Thanks for the explaination

Josh
Apr 21st, 2007, 10:26 PM
Okay get ready for a complicated explanation!

Belgium is divided in 4 language zones. Dutch in the north (Flanders), bilingual Dutch/French in the centre (Brussels Capital Region), French in the south (Wallonia) and German in the east (East Cantons). In Flanders schools teach in Dutch, but French and English are also compulsory courses while German and Spanish are optional. In Brussels you have schools funded by the Flemish community which offer education in Dutch and schools funded by the French speaking community which offer education in French. Schools in Wallonia offer education in French and there's also other language classes that are compulsory but the students can pick those classes themselves so some might not choose Dutch but German or Spanish instead. In the German part education is offered both in German and French.

Flanders is Dutch speaking so all street signs are in Dutch alone, in Brussels everything is written in both Dutch and French, in Wallonia everything is in French and in the East Cantons everything is in German or both in German and French. Both in Flanders and Wallonia there are a few towns which offer so-called "facilities" to people from the other language community which means that people living there can ask for their documents in either Dutch or French.

Josh
Apr 21st, 2007, 10:34 PM
http://www.visit-ypres.be/images/taalkaart.gif

rhz
Apr 22nd, 2007, 12:19 PM
thanks, what about switzerland?

Lord Nelson
Apr 22nd, 2007, 01:46 PM
Switerland has 4 official languages, German (the main one by far), French, Italian (mostly in one state Ticino) and Romansch which actually is spoken mainly in St. Moritz and nearby towns. So in reality 2 of those languages are spoken in more then one state. The Swiss Germans tend to be more conservative then Swiss French and prefer to speak English which is an anglo saxon langauge like German, then French and Italian. Usually in Switzerland there is harmony between indigenous populations, more then in Belgium. The main friction is actually with Albanian immigrants who are the most numerous foreigners who are not French or German (non Swiss).

Philip
Apr 22nd, 2007, 02:03 PM
http://upload.wikimedia.org/wikipedia/commons/thumb/3/37/Swiss_languages.png/800px-Swiss_languages.png

:)

!!!--Duiz™--!!!
Apr 22nd, 2007, 06:48 PM
That is so neat... that seems like it would never work out in the US..

Lord Nelson
Apr 22nd, 2007, 06:57 PM
That is so neat... that seems like it would never work out in the US..
What do you mean? It has worked out very well in the U.S. What country as big and as diverse as U.S. is there in the world which is as successful? There is no independance movements like there would be with such diverse populations. If anything U.S. is the most successful diverse society regardless of what some would say. Swiss society is a success and so is Belgium but the Wallons and Flemish people are more divided then Romands and Swiss Germans so the success stories are different in these 2 nations. Belgium is far from being a failure like Yugolsavia and other communist states with diverse populations. The monarchy has unified the nation.

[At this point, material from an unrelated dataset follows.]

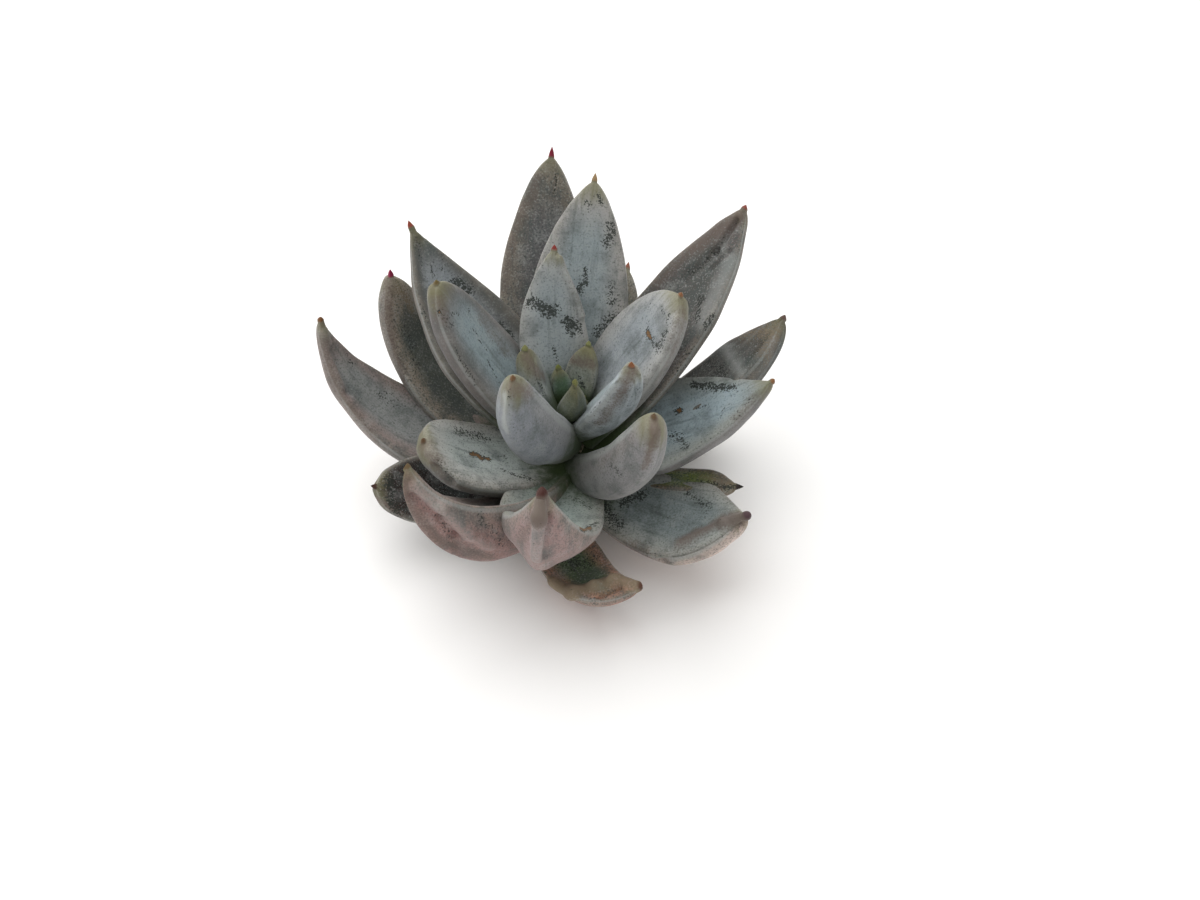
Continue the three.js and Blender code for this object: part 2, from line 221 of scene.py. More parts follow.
# What wear and age left on single leaves, as strokes placed by eye on a 1200 by 900 photo.
# x, y, to_x, to_y: the photo's pixels where the stroke starts and ends; it lies on the skin seen there.
# wide: half the stroke's breadth in millimetres.
Mark = namedtuple("Mark", "kind x y to_x to_y wide strength")
MARKS = {
    1: (
        Mark("worn", 566, 392, 582, 395, 0.6, 0.5),
    ),
    2: (
        Mark("worn", 576, 378, 583, 388, 0.6, 0.8),
        Mark("blush", 570, 360, 590, 366, 1.2, 0.64),
    ),
    3: (
        Mark("worn", 540, 380, 546, 395, 0.6, 0.6),
        Mark("blush", 526, 360, 545, 375, 1.5, 0.64),
        Mark("fold", 537, 355, 541, 395, 0.3, 0.6),
    ),
    4: (
        Mark("blush", 634, 370, 622, 396, 1.4, 0.64),
        Mark("blush", 622, 396, 600, 425, 1.4, 0.56),
        Mark("line", 588, 412, 598, 400, 0.2, 0.72),
        Mark("fold", 640, 385, 624, 420, 0.5, 0.4),
    ),
    5: (
        Mark("worn", 533, 305, 552, 312, 1.4, 1),
        Mark("worn", 545, 318, 556, 308, 1, 0.9),
        Mark("worn", 566, 323, 576, 329, 1.4, 1),
        Mark("worn", 572, 336, 566, 326, 1, 0.9),
        Mark("worn", 551, 268, 545, 285, 0.3, 0.6),
        Mark("worn", 564, 283, 572, 290, 0.3, 0.7),
        Mark("worn", 554, 350, 556, 362, 0.5, 0.9),
        Mark("ridge", 562, 258, 583, 318, 0.6, 0.7),
        Mark("blush", 562, 258, 583, 318, 0.7, 0.22),
    ),
    6: (
        Mark("blush", 514, 386, 532, 392, 1.7, 0.56),
        Mark("line", 507, 388, 511, 416, 0.3, 0.54),
        Mark("line", 511, 416, 519, 448, 0.3, 0.45),
        Mark("pale", 502, 395, 503, 430, 0.8, 0.72),
        Mark("worn", 556, 430, 572, 452, 0.9, 0.4),
    ),
    7: (
        Mark("scab", 645, 333, 648, 337, 0.5, 1),
        Mark("worn", 646, 328, 645, 337, 1, 0.8),
        Mark("worn", 648, 338, 655, 346, 0.9, 0.9),
        Mark("worn", 655, 350, 664, 332, 1, 0.85),
        Mark("worn", 660, 310, 667, 316, 0.6, 0.7),
        Mark("worn", 640, 322, 651, 298, 0.3, 0.6),
        Mark("worn", 665, 318, 667, 322, 0.6, 0.6),
        Mark("blush", 686, 308, 672, 352, 1.4, 0.4),
        Mark("ridge", 656, 366, 680, 320, 0.8, 0.5),
    ),
    8: (
        Mark("worn", 440, 313, 453, 325, 1, 0.6),
        Mark("worn", 455, 313, 461, 314, 0.8, 0.8),
        Mark("scab", 438, 313, 440, 314, 0.4, 0.8),
        Mark("line", 470, 303, 476, 330, 0.2, 0.81),
        Mark("line", 476, 330, 490, 353, 0.2, 0.81),
        Mark("line", 490, 361, 502, 382, 0.3, 0.9),
        Mark("line", 457, 347, 478, 383, 0.2, 0.72),
        Mark("worn", 462, 358, 476, 386, 0.6, 0.6),
        Mark("blush", 484, 320, 508, 352, 1.5, 0.4),
        Mark("blush", 442, 300, 446, 322, 1.4, 0.48),
    ),
    9: (
        Mark("worn", 606, 464, 616, 472, 1.4, 0.6),
        Mark("worn", 594, 452, 602, 448, 0.6, 0.6),
        Mark("blush", 655, 420, 651, 446, 1.1, 0.8),
        Mark("blush", 651, 446, 643, 470, 0.8, 0.64),
        Mark("blush", 630, 440, 600, 460, 1.7, 0.28),
        Mark("fold", 658, 440, 651, 468, 0.5, 0.5),
    ),
    10: (
        Mark("worn", 596, 197, 602, 207, 0.8, 0.8),
        Mark("worn", 587, 203, 589, 214, 0.6, 0.7),
        Mark("worn", 612, 229, 606, 245, 1.5, 0.85),
        Mark("worn", 584, 270, 580, 292, 0.8, 1),
        Mark("worn", 610, 290, 612, 304, 1.4, 0.75),
        Mark("worn", 617, 318, 596, 334, 1.6, 0.8),
    ),
    11: (
        Mark("scab", 474, 454, 489, 457, 0.7, 1),
        Mark("worn", 472, 453, 490, 457, 1.1, 0.6),
        Mark("worn", 460, 430, 488, 438, 1.6, 0.75),
        Mark("worn", 506, 470, 534, 478, 0.8, 0.8),
        Mark("worn", 500, 455, 512, 457, 0.5, 0.7),
        Mark("fold", 434, 466, 452, 484, 0.8, 1),
        Mark("worn", 436, 466, 452, 482, 0.8, 0.6),
        Mark("blush", 424, 446, 436, 460, 1.9, 0.56),
        Mark("ridge", 430, 450, 476, 476, 1.1, 0.8),
    ),
    12: (
        Mark("worn", 692, 384, 722, 387, 1, 1),
        Mark("worn", 715, 388, 733, 385, 0.9, 0.9),
        Mark("scab", 676, 409, 677, 410, 0.5, 1),
        Mark("worn", 675, 408, 678, 411, 1, 0.8),
        Mark("worn", 694, 409, 708, 404, 0.5, 0.9),
        Mark("worn", 722, 407, 719, 416, 0.6, 0.8),
        Mark("worn", 738, 409, 750, 397, 0.6, 0.6),
        Mark("worn", 672, 432, 684, 446, 1.4, 0.8),
        Mark("worn", 700, 440, 745, 418, 1.5, 0.35),
        Mark("blush", 752, 396, 735, 420, 1.5, 0.4),
        Mark("line", 726, 396, 745, 386, 0.2, 0.54),
    ),
    13: (
        Mark("worn", 455, 282, 472, 290, 1.4, 1),
        Mark("worn", 419, 240, 425, 262, 0.8, 0.5),
        Mark("worn", 434, 264, 435, 280, 0.5, 0.8),
        Mark("worn", 444, 256, 446, 268, 0.8, 0.6),
        Mark("worn", 418, 298, 428, 318, 0.9, 0.5),
        Mark("worn", 500, 325, 514, 338, 1.1, 0.9),
        Mark("fold", 424, 240, 426, 282, 0.8, 0.4),
    ),
    14: (
        Mark("scab", 584, 529, 590, 524, 0.5, 1),
        Mark("worn", 590, 524, 597, 520, 0.8, 0.9),
        Mark("worn", 502, 500, 512, 508, 0.9, 0.7),
        Mark("worn", 504, 519, 506, 521, 0.5, 0.8),
        Mark("worn", 574, 497, 590, 505, 1.1, 0.6),
        Mark("ridge", 544, 497, 538, 520, 1.4, 0.9),
        Mark("ridge", 538, 520, 535, 560, 1.4, 1),
        Mark("fold", 551, 515, 545, 560, 0.6, 1),
        Mark("blush", 545, 490, 541, 517, 1.9, 1),
        Mark("blush", 530, 515, 518, 545, 1.5, 0.48),
    ),
    15: (
        Mark("fold", 734, 220, 712, 254, 0.6, 1),
        Mark("fold", 712, 254, 683, 280, 0.9, 0.8),
        Mark("fold", 727, 252, 708, 270, 0.5, 0.5),
        Mark("worn", 712, 254, 690, 272, 0.8, 0.6),
        Mark("worn", 700, 298, 696, 318, 1.1, 0.8),
        Mark("worn", 712, 318, 703, 328, 1, 0.8),
        Mark("worn", 682, 345, 678, 372, 2.1, 0.5),
        Mark("pale", 730, 262, 700, 320, 1.7, 0.4),
        Mark("blush", 737, 213, 690, 248, 2, 0.64),
        Mark("blush", 690, 248, 650, 284, 1.5, 0.48),
    ),
    16: (
        Mark("worn", 424, 402, 440, 408, 1.4, 0.6),
        Mark("worn", 380, 394, 402, 402, 1.5, 0.5),
        Mark("worn", 347, 352, 358, 368, 0.8, 0.5),
        Mark("blush", 318, 340, 334, 390, 1.5, 0.64),
        Mark("blush", 334, 390, 372, 440, 1.2, 0.56),
        Mark("ridge", 322, 335, 345, 385, 0.9, 0.8),
        Mark("fold", 334, 350, 352, 392, 0.8, 0.8),
    ),
    17: (
        Mark("worn", 602, 500, 618, 524, 1.8, 0.8),
        Mark("worn", 625, 500, 645, 492, 1.5, 0.8),
        Mark("worn", 686, 489, 708, 506, 1.1, 0.7),
        Mark("worn", 706, 508, 703, 518, 0.6, 0.6),
        Mark("line", 647, 541, 671, 540, 0.2, 0.54),
        Mark("blush", 746, 514, 722, 520, 2, 1),
        Mark("blush", 722, 520, 680, 541, 1.7, 0.8),
        Mark("ridge", 744, 514, 722, 521, 0.9, 0.8),
        Mark("ridge", 722, 521, 676, 543, 0.9, 0.8),
        Mark("fold", 742, 526, 700, 550, 0.7, 0.9),
        Mark("fold", 700, 550, 660, 563, 0.7, 0.8),
        Mark("blush", 640, 552, 625, 548, 1.7, 0.48),
        Mark("worn", 638, 558, 656, 556, 0.8, 0.6),
    ),
    18: (
        Mark("line", 555, 177, 553, 196, 0.2, 0.81),
        Mark("blush", 535, 180, 510, 232, 1.5, 0.48),
        Mark("blush", 510, 232, 502, 288, 1.4, 0.48),
    ),
    19: (
        Mark("blush", 402, 482, 412, 512, 1.4, 0.64),
        Mark("blush", 412, 512, 442, 546, 1.5, 0.64),
        Mark("blush", 442, 546, 490, 560, 1.4, 0.56),
        Mark("fold", 413, 497, 440, 520, 0.8, 0.9),
        Mark("fold", 440, 520, 456, 538, 0.7, 1),
        Mark("fold", 456, 538, 460, 556, 0.7, 0.8),
        Mark("ridge", 416, 488, 441, 510, 1.1, 1),
        Mark("ridge", 441, 510, 470, 536, 1.1, 1),
        Mark("ridge", 470, 536, 492, 548, 0.9, 0.8),
        Mark("worn", 438, 518, 454, 540, 1.1, 0.5),
        Mark("worn", 482, 520, 508, 545, 1.8, 0.5),
    ),
    20: (
        Mark("pale", 722, 344, 738, 370, 1.2, 0.48),
        Mark("sand", 745, 332, 775, 330, 2.9, 0.4),
        Mark("sand", 770, 330, 768, 360, 2.2, 0.35),
        Mark("worn", 704, 360, 722, 372, 1.8, 0.7),
    ),
    21: (
        Mark("blush", 386, 282, 390, 340, 1.5, 0.64),
        Mark("blush", 390, 340, 402, 385, 1.2, 0.64),
        Mark("sand", 400, 290, 414, 310, 1, 0.4),
        Mark("worn", 408, 330, 420, 370, 1.5, 0.5),
    ),
    22: (
        Mark("sand", 549, 580, 572, 590, 1.4, 0.8),
        Mark("sand", 572, 590, 594, 586, 1.5, 0.8),
        Mark("sand", 594, 584, 613, 578, 1.4, 0.8),
        Mark("sand", 613, 578, 636, 582, 1.5, 0.72),
        Mark("ridge", 551, 583, 572, 590, 1.2, 1),
        Mark("ridge", 572, 590, 594, 585, 1.2, 1),
        Mark("ridge", 594, 585, 613, 578, 1.1, 1),
        Mark("ridge", 613, 578, 634, 582, 1.1, 1),
        Mark("fold", 592, 597, 618, 586, 0.5, 1),
        Mark("worn", 560, 560, 590, 560, 2.4, 0.6),
    ),
    24: (
        Mark("worn", 392, 480, 398, 520, 1.5, 0.8),
        Mark("blush", 375, 500, 400, 520, 1, 0.64),
    ),
    25: (
        Mark("sand", 700, 474, 730, 482, 0.8, 0.4),
        Mark("worn", 690, 480, 735, 486, 0.9, 0.8),
    ),
}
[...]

In sum, U.S., Switzerland and yes even Belgium are success stories in this domain.

gentenaire
Apr 22nd, 2007, 07:42 PM
but the Wallons and Flemish people are more divided then Romands and Swiss Germans so the success stories are different in these 2 nations.

The division in Belgium is more economical and political than actually about the language itself or the differences between people.

!!!--Duiz™--!!!
Apr 22nd, 2007, 08:13 PM
What do you mean? It has worked out very well in the U.S. What country as big and as diverse as U.S. is there in the world which is as successful? There is no independance movements like there would be with such diverse populations. If anything U.S. is the most successful diverse society regardless of what some would say. Swiss society is a success and so is Belgium but the Wallons and Flemish people are more divided then Romands and Swiss Germans so the success stories are different in these 2 nations. Belgium is far from being a failure like Yugolsavia and other communist states with diverse populations. The monarchy has unified the nation. In sum, U.S., Switzerland and yes even Belgium are success stories in this domain.

People are too poisoned by politics... what I meant is that such proposition would never go through congress, or referendum through the population...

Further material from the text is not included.